For immediate release 4 October 2010

The Green MSPs are today launching a ground-breaking report on how Land Value Tax could work in Scotland, prepared by leading land reform researcher and analyst Andy Wightman. "A Land Value Tax for Scotland: Fair, Efficient, Sustainable" is available here, and calculates that the value of Scotland's land alone - setting aside developments on it - is currently £120.3bn, and that a Land Value Tax of 3.16p in the pound would be sufficient to replace both Council Tax and the Uniform Business Rate.

Land Value Tax, proposed as part of Lloyd George's 1909 "People's Budget" when it was backed by Winston Churchill, is designed to encourage land improvements by exempting them from property taxes, and to ensure that the community benefits when infrastructure investments would otherwise give windfall gains to landowners. For instance, when taxpayers invested £3.5bn in the Jubilee Line Extension, land values around the project increased by at least £9.75bn. (3) A Land Value Tax would have returned a proportion of this gain to the community to fund future investment, which could provide an alternative to other funding mechanisms like PPP/PFI or the Scottish Futures Trust.

In 2006 a motion supporting a Land Value Tax in the Scottish Parliament was backed by four current SNP Ministers, and Andy Burnham also proposed a shift to Land Value Tax during his recent run for the Labour leadership.
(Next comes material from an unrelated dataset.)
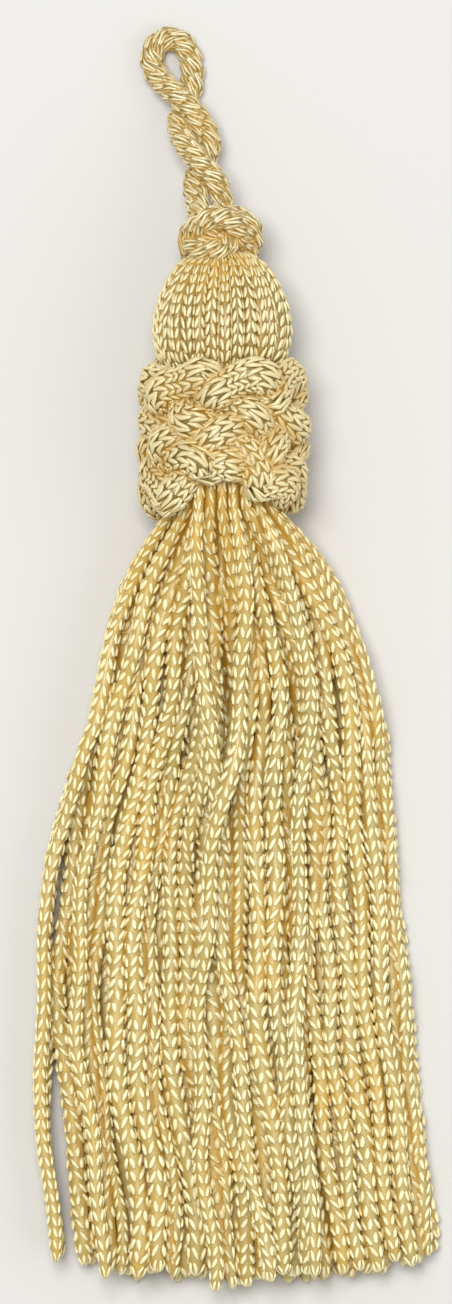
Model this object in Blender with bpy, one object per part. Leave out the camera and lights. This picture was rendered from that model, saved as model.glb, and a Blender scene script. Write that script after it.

Today's launch event will also hear from the Glasgow City Assessor, Hugh Munro, who conducted a Land Value Tax pilot in Glasgow's Ward 18, which includes Haghill and Dennistoun.

Patrick Harvie MSP said:

"Land Value Tax is an idea whose time has come. For generations, property based local taxes have hit the poorest hardest and stifled enterprise. Our tax revenues are invested in the community, providing improvements to the environment, infrastructure or local services. As the amenity of an area increases it is landowners who benefit most as the value of land increases. This is one of the causes of land speculation, and for too long this kind of unsustainable commercial behaviour has been allowed to distort our economy.

"The future of taxation in Scotland has long been mired in sterile arguments over Council Tax and Local Income Tax. Today's report from Andy Wightman shows how Land Value Tax would work as an alternative for Scotland, encouraging efficient development, reducing the tax burden on those on lower incomes, and replacing both PFI and the Scottish Futures Trust.

"My hope is that the next session of the Scottish Parliament will see the Council Tax scrapped for good, and I know there are people in all parties who want to look more closely at Land Value Tax, including Labour leadership contender Andy Burnham and a number of SNP Ministers. After May's election, as the Scottish finances come under increasing pressure, a move to Land Value Tax would be one progressive way to plug the gap."

Andy Wightman said:

"Land reform is still unfinished business in Scotland, and land ownership continues to be rife with inequalities. A Land Value Tax would make three quarters of Scots households better off, tackle urban blight and land banking, and stabilise the housing market. Business, retail and industry will see major gains, and new incentives to develop their operations within the planning limits set by local government.

"The public is increasingly weary of the house price escalator, and young people remain impoverished and alienated by the high cost of buying a house. Scotland is crying out for a fair, efficient and sustainable tax system, and introducing a Land Value Tax is the obvious place to start."

Andy Wightman is a writer, researcher and analyst specialising in land reform, land tenure and land ownership, and is a leading advocate of land reform in Scotland. He is the author of numerous publications including "Who Owns Scotland" (1996), "Scotland: Land and Power" (1999), and "Community Land Rights: A Citizen’s Guide" (2009). His forthcoming book "The Poor Had No Lawyers" will be published by Birlinn in October 2010. He also runs the www.whoownsscotland.org.uk project. His current interests include research on burgh commons and other forms of common land, land restitution and community land rights.